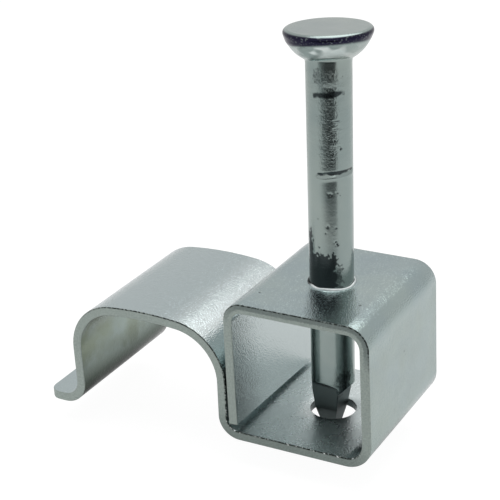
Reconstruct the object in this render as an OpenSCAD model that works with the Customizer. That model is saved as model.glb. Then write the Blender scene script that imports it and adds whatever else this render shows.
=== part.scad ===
// Nail-on cable clip: one strip of zinc-plated spring steel, folded into an arch that holds
// the cable and a square box that holds a masonry nail, ready to be driven.
// The wall is the plane z = 0 and the nail's axis is the Z axis. X runs along the strip, with the
// arch on the -X side, and Y runs across it. Sizes are in millimetres and angles in degrees.

/* [Strip] */
// Width of the strip
strip_w = 11.5; // [8:0.1:16]
// Thickness of the sheet
sheet_t = 0.65; // [0.4:0.05:0.9]

/* [Nail box] */
// Clear width inside the box, under the top plate
box_w = 9.2; // [7.6:0.1:14]
// Clear height inside the box
box_h = 9.0; // [6:0.1:13]
// Inner radius of the bend from the base plate to the outer wall
base_bend_r = 1.2; // [0.4:0.05:1.6]
// Inner radius of the bend from the outer wall to the top plate
top_bend_r = 0.95; // [0.4:0.05:1.6]
// Inner radius of the bend from the top plate to the free wall
free_bend_r = 0.75; // [0.4:0.05:1.6]
// Lean of the outer wall towards the nail
outer_lean = 1.2; // [0:0.1:3]
// Turn of the free wall towards the nail, over its whole length
free_bow = 1.5; // [1:0.5:6]
// Gap between the free wall's end and the base plate
free_end_gap = 0.5; // [0.2:0.1:1.5]
// Gap between the free wall and the arch's near leg, where the wall starts
leg_gap = 0.05; // [0.02:0.01:0.5]

/* [Cable arch] */
// Inner radius of the heel, from the base plate to the near leg
heel_r = 0.9; // [0.4:0.05:1.6]
// Clear width between the legs
arch_w = 11.05; // [10:0.1:20]
// Clear height from the wall to the crown
arch_h = 7.6; // [7:0.1:14]
// Inner radius of the shoulder next to the box
near_shoulder_r = 3.4; // [1.5:0.1:3.6]
// Inner radius of the far shoulder
far_shoulder_r = 3.1; // [1.5:0.1:3.6]
// Turn of the crown between the shoulders
crown_turn = 12; // [4:1:20]
// Lean of the far leg towards the cable
far_lean = 1.2; // [0:0.1:3]

/* [Foot] */
// Inner radius of the bend from the far leg to the foot
foot_bend_r = 1.2; // [0.4:0.05:1.5]
// Length of the foot past its bend
foot_l = 1.4; // [1:0.1:4]
// Radius of the foot's two corners, seen from above
foot_corner_r = 0.85; // [0.2:0.05:0.95]
// How far the unloaded foot reaches below the base plate
foot_drop = 0.3; // [0:0.05:0.8]

/* [Nail holes] */
// Clearance on the nail's diameter in the top plate, which grips it
grip_clearance = 0.02; // [0.01:0.01:0.1]
// Clearance on the nail's diameter in the base plate
guide_clearance = 0.18; // [0.1:0.01:0.6]
// Width of the raised rim round the hole in the top plate
rim_w = 0.24; // [0.1:0.02:0.4]

/* [Nail] */
// Diameter of the shank
nail_d = 3; // [2:0.1:3.6]
// Length from the middle of the head's top to the tip
nail_l = 30; // [24:1:45]
// How far the tip reaches below the base plate
tip_reach = 2.2; // [0.5:0.05:4]
// Diameter of the head
head_d = 5.75; // [5.4:0.05:7]
// Radius of the rounded underside of the head
bowl_r = 3.1; // [3:0.05:4]
// Depth of the underside below the head's top, on the axis
bowl_depth = 2.3; // [2:0.05:3]
// Radius of the head's upper edge
rim_edge_r = 0.28; // [0.1:0.02:0.3]
// Inward taper of the head's rim
rim_taper = 18; // [5:1:20]
// Tilt of the head's top face
head_tilt = 2.1; // [0:0.1:3]
// Side where the top face is lower, as the angle from +X
head_tilt_side = 135; // [0:5:355]
// Length of the pinched point
point_l = 5.5; // [4.8:0.05:8]
// Half of the point's width across its flats, below the shoulders
flat_half_w = 1.04; // [0.9:0.02:1.04]
// Half of the point's width where its steeper tip starts
tip_half_w = 0.84; // [0.5:0.02:0.88]
// Length of the steeper tip
tip_l = 3.1; // [1:0.05:4]
// Turn of the point about the nail's axis
point_turn = -4; // [-45:1:45]
// How much lower one of the two dies bit into the point than the other
die_step = 0.55; // [0:0.05:0.6]
// How far off the nail's axis the dies pinched the point
point_shift = 0.13; // [0:0.01:0.2]
// Depth of the grip marks across the shank
grip_depth = 0.07; // [0.02:0.01:0.12]

/* [Hidden] */
$fn = 96;

// Overshoot of a cut past the surface that it opens
past = 0.5;

// Radii of the strip's middle line in its bends
mid = sheet_t / 2;
base_bend = base_bend_r + mid;
top_bend = top_bend_r + mid;
free_bend = free_bend_r + mid;
heel = heel_r + mid;
near_shoulder = near_shoulder_r + mid;
far_shoulder = far_shoulder_r + mid;
foot_bend = foot_bend_r + mid;

// Box: the middle line's height in the top plate, and its places along the walls
top_z = sheet_t + box_h + mid;
base_turn = 90 + outer_lean;
outer_top_x = box_w / 2 + mid * cos(outer_lean);
outer_l = (top_z - mid - base_bend * (1 - cos(base_turn)) - top_bend * (1 + cos(base_turn)))
    / sin(base_turn);
base_end_x = outer_top_x - base_bend * sin(base_turn) - outer_l * cos(base_turn);
free_x = -box_w / 2 - mid;
top_l = outer_top_x - top_bend * sin(base_turn) - free_x - free_bend;
free_bow_r = (top_z - free_bend - sheet_t - free_end_gap) / sin(free_bow);

// Arch: the middle line's places, from the heel to the foot
near_x = free_x - sheet_t - leg_gap;
far_x = near_x - arch_w - sheet_t;
half_crown = crown_turn / 2;
crown_span = near_x - far_x - near_shoulder * (1 - sin(half_crown))
    - far_shoulder * (cos(far_lean) - sin(half_crown));
crown_r = crown_span / 2 / sin(half_crown);
shoulder_z = arch_h + mid - near_shoulder * cos(half_crown) - crown_r * (1 - cos(half_crown));
near_l = shoulder_z - mid - heel;
far_top_z = shoulder_z + near_shoulder * cos(half_crown)
    - far_shoulder * (sin(far_lean) + cos(half_crown));
far_l = (far_top_z + foot_drop - mid - foot_bend * (1 + sin(far_lean))) / cos(far_lean);
foot_end_x = far_x + far_shoulder * (1 - cos(far_lean)) + far_l * sin(far_lean)
    - foot_bend * cos(far_lean);
nose_x = foot_end_x - foot_l;

// The strip's two runs, both from under the nail. Each step is [straight, turn, radius of the
// middle line in the turn], and a positive turn goes to the left of the way that the run takes
box_run = [
    [base_end_x, base_turn, base_bend],
    [outer_l, 180 - base_turn, top_bend],
    [top_l, 90, free_bend],
    [0, free_bow, free_bow_r]
];
// This one is drawn mirrored, with its steps going in the +X direction
arch_run = [
    [-near_x - heel, 90, heel],
    [near_l, half_crown - 90, near_shoulder],
    [0, -crown_turn, crown_r],
    [0, half_crown - 90 - far_lean, far_shoulder],
    [far_l, 90 + far_lean, foot_bend]
];

// Nail: heights of its parts
nail_r = nail_d / 2;
tip_z = -tip_reach;
head_z = tip_z + nail_l;
point_z = tip_z + point_l;
rim_h = 0.95;
bowl_shift = [-0.09, -0.05];
tip_flat = 0.08;
pinched_to = -152;
grip_hole_r = (nail_d + grip_clearance) / 2;
guide_hole_r = (nail_d + guide_clearance) / 2;
// Grip marks that the heading dies leave on both sides, each as the depth below the head's top, the
// angle from +X where it starts, and its sweep
grip_marks = [[4.08, -104, 78], [5.77, -57, 20], [6.3, -58, 25], [7.5, -64, 30], [9.3, -99, 102]];

function ahead(h) = [cos(h), sin(h)];
function left(h) = [-sin(h), cos(h)];

// How much larger each round is drawn, so that it crosses the flats beside it and never just
// touches them
function seam(radius) = 0.001 + radius / 25000;

// Corners where a run's straights would meet, each as [place, heading before it, turn, radius]
function corners(steps, from, heading, i = 0) = i == len(steps) ? [] :
    let (
        turn = steps[i][1],
        tangent = steps[i][2] * tan(abs(turn) / 2),
        place = from + (steps[i][0] + tangent) * ahead(heading)
    )
    concat(
        [[place, heading, turn, steps[i][2]]],
        corners(steps, place + tangent * ahead(heading + turn), heading + turn, i + 1)
    );

function end_of(corner, length) =
    corner[0] + (corner[3] * tan(abs(corner[2]) / 2) + length) * ahead(corner[1] + corner[2]);

// Point beside a corner, at a distance to the left of the run
function mitre(corner, distance) =
    corner[0] + distance / cos(corner[2] / 2) * left(corner[1] + corner[2] / 2);

// Run of sheet with sharp corners, each then rounded on both faces
module run(steps, last_l) {
    turns = corners(steps, [0, mid], 0);
    last = turns[len(turns) - 1];
    end = end_of(last, last_l);
    end_left = mid * left(last[1] + last[2]);
    difference() {
        union() {
            polygon(concat(
                [[0, 0]],
                [for (corner = turns) mitre(corner, -mid)],
                [end - end_left, end + end_left],
                [for (i = [len(turns) - 1 : -1 : 0]) mitre(turns[i], mid)],
                [[0, sheet_t]]
            ));
            for (corner = turns) fill_in(corner);
        }
        for (corner = turns) round_off(corner);
    }
}

// Where a corner's round is centred, and points around it at a radius
function centre(corner) = mitre(corner, sign(corner[2]) * corner[3]);
function spoke(corner, turned, radius) =
    centre(corner) - sign(corner[2]) * radius * left(corner[1] + turned);
function beyond(corner, radius) =
    centre(corner) - sign(corner[2]) * radius / cos(corner[2] / 2) * left(corner[1] + corner[2] / 2);

// What a round adds inside a corner
module fill_in(corner) {
    radius = corner[3];
    difference() {
        polygon([
            centre(corner),
            spoke(corner, 0, radius),
            corner[0],
            spoke(corner, corner[2], radius)
        ]);
        translate(centre(corner)) circle(r = radius - mid + seam(radius));
    }
}

// What a round takes off the outside of a corner
module round_off(corner) {
    radius = corner[3];
    outside = radius + sheet_t;
    difference() {
        polygon([
            spoke(corner, 0, radius),
            spoke(corner, 0, outside),
            beyond(corner, outside),
            spoke(corner, corner[2], outside),
            spoke(corner, corner[2], radius)
        ]);
        translate(centre(corner)) circle(r = radius + mid + seam(radius));
    }
}

module clip() {
    color("#aeb6b8") {
        difference() {
            union() {
                rotate([90, 0, 0]) linear_extrude(height = strip_w, center = true) {
                    run(box_run, 0);
                    mirror([1, 0]) run(arch_run, foot_l);
                }
                top_rim();
            }
            translate([0, 0, top_z - mid - past])
                cylinder(r = grip_hole_r, h = sheet_t + 2 * past);
            translate([0, 0, -past]) cylinder(r = guide_hole_r, h = sheet_t + 2 * past);
            nose_roll();
            for (side = [0, 1]) mirror([0, side, 0]) nose_corner();
        }
    }
}

// What the shear takes off under the foot's nose
module nose_roll() {
    roll = sheet_t - 0.15;
    nose_l = roll - 0.04;
    translate([nose_x, 0, -foot_drop])
        rotate([90, 0, 0])
            linear_extrude(height = strip_w + 2 * past, center = true)
                difference() {
                    translate([-past, -past]) square([nose_l + past, roll + past]);
                    translate([nose_l, roll]) circle(r = roll + seam(roll));
                }
}

// What rounds one of the foot's corners, seen from above
module nose_corner() {
    translate([nose_x, strip_w / 2, -foot_drop - past])
        difference() {
            translate([-past, -foot_corner_r, 0])
                cube([foot_corner_r + past, foot_corner_r + past, sheet_t + 2 * past]);
            translate([foot_corner_r, -foot_corner_r, -past])
                cylinder(r = foot_corner_r + seam(foot_corner_r), h = sheet_t + 4 * past);
        }
}

// Rim that the nail raises round its hole in the top plate
module top_rim() {
    rim_r = rim_w * 0.6;
    translate([0, 0, top_z + mid])
        rotate_extrude() translate([grip_hole_r + rim_w - rim_r, 0]) circle(r = rim_r);
}

module nail() {
    color("#b9c0c3") {
        difference() {
            union() {
                translate([0, 0, tip_z]) cylinder(r = nail_r, h = nail_l - rim_h);
                head();
            }
            translate(point_shift * [cos(pinched_to), sin(pinched_to), 0])
                for (side = [0 : 3]) rotate([0, 0, point_turn + 90 * side])
                        point_cut(side < 2 ? die_step : 0);
            for (mark = grip_marks, die = [0, 180]) grip_mark(mark[0], mark[1] + die, mark[2]);
        }
    }
}

// Head: a tapered rim with a flat top, cut from below by the round bowl
module head() {
    translate([0, 0, head_z])
        intersection() {
            rotate([0, 0, head_tilt_side]) rotate([0, head_tilt, 0]) head_rim();
            translate([bowl_shift.x, bowl_shift.y, bowl_r - bowl_depth]) sphere(r = bowl_r, $fn = 128);
        }
}

module head_rim() {
    edge_x = head_d / 2 - rim_edge_r;
    side_x = edge_x + rim_edge_r * cos(rim_taper);
    side_z = -rim_edge_r * (1 + sin(rim_taper));
    foot_x = side_x - (rim_h + side_z) * tan(rim_taper);
    rotate_extrude() {
        polygon([
            [0, 0],
            [edge_x, 0],
            [edge_x, -rim_edge_r],
            [side_x, side_z],
            [foot_x, -rim_h],
            [foot_x - bowl_depth, -rim_h - bowl_depth],
            [0, -rim_h - bowl_depth]
        ]);
        translate([edge_x, -rim_edge_r]) circle(r = rim_edge_r + seam(rim_edge_r));
    }
}

// What a die pinches off one side of the point: a shoulder, a long flat and a steeper tip
module point_cut(lower) {
    shoulder = nail_r - flat_half_w;
    rotate([90, 0, 0])
        linear_extrude(height = nail_d + 2 * past, center = true)
            polygon([
                [nail_r + past, point_z + past - lower],
                [flat_half_w, point_z - shoulder - lower],
                [tip_half_w, tip_z + tip_l],
                [tip_flat, tip_z],
                [tip_flat, tip_z - past],
                [nail_r + past, tip_z - past]
            ]);
}

module grip_mark(depth_below_top, first, sweep) {
    translate([0, 0, head_z - depth_below_top])
        rotate([0, 0, first])
            rotate_extrude(angle = sweep) translate([nail_r, 0]) circle(r = grip_depth, $fn = 24);
}

clip();
nail();
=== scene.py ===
"""A nail-on metal cable clip, photographed alone on white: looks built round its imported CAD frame.

Shapes are worked in millimetres and scaled to metres as each piece is finished. The row frame has
the wall at z = 0, Z along the nail towards its head, X along the strip and Y across it.
"""

from math import atan2, ceil, cos, degrees, exp, hypot, pi, radians, sin, sqrt, tan

import bmesh
import bpy
from mathutils import Matrix, Vector, noise


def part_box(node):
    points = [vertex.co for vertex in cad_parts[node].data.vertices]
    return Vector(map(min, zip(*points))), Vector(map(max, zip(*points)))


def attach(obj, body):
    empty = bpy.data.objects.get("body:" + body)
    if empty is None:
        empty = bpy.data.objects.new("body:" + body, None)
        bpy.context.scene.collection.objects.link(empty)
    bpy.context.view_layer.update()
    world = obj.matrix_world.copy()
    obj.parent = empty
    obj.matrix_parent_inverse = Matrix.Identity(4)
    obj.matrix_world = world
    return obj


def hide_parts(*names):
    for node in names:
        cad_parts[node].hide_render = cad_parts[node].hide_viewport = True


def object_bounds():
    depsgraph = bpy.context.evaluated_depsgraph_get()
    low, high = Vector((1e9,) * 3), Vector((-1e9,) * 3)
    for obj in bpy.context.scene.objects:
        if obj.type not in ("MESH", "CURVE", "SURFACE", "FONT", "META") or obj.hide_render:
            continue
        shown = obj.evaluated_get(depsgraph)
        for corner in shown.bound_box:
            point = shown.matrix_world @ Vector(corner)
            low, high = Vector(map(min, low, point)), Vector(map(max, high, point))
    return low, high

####

WORK INSTRUCTIONS: Everything from the line that contains "module grip_mark(depth_below_top, first, sweep)" to the line that contains "obj.parent = empty" must be transcribed exactly, both end lines included.

RESULT FOR THIS EXERCISE:
module grip_mark(depth_below_top, first, sweep) {
    translate([0, 0, head_z - depth_below_top])
        rotate([0, 0, first])
            rotate_extrude(angle = sweep) translate([nail_r, 0]) circle(r = grip_depth, $fn = 24);
}

clip();
nail();
=== scene.py ===
"""A nail-on metal cable clip, photographed alone on white: looks built round its imported CAD frame.

Shapes are worked in millimetres and scaled to metres as each piece is finished. The row frame has
the wall at z = 0, Z along the nail towards its head, X along the strip and Y across it.
"""

from math import atan2, ceil, cos, degrees, exp, hypot, pi, radians, sin, sqrt, tan

import bmesh
import bpy
from mathutils import Matrix, Vector, noise


def part_box(node):
    points = [vertex.co for vertex in cad_parts[node].data.vertices]
    return Vector(map(min, zip(*points))), Vector(map(max, zip(*points)))


def attach(obj, body):
    empty = bpy.data.objects.get("body:" + body)
    if empty is None:
        empty = bpy.data.objects.new("body:" + body, None)
        bpy.context.scene.collection.objects.link(empty)
    bpy.context.view_layer.update()
    world = obj.matrix_world.copy()
    obj.parent = empty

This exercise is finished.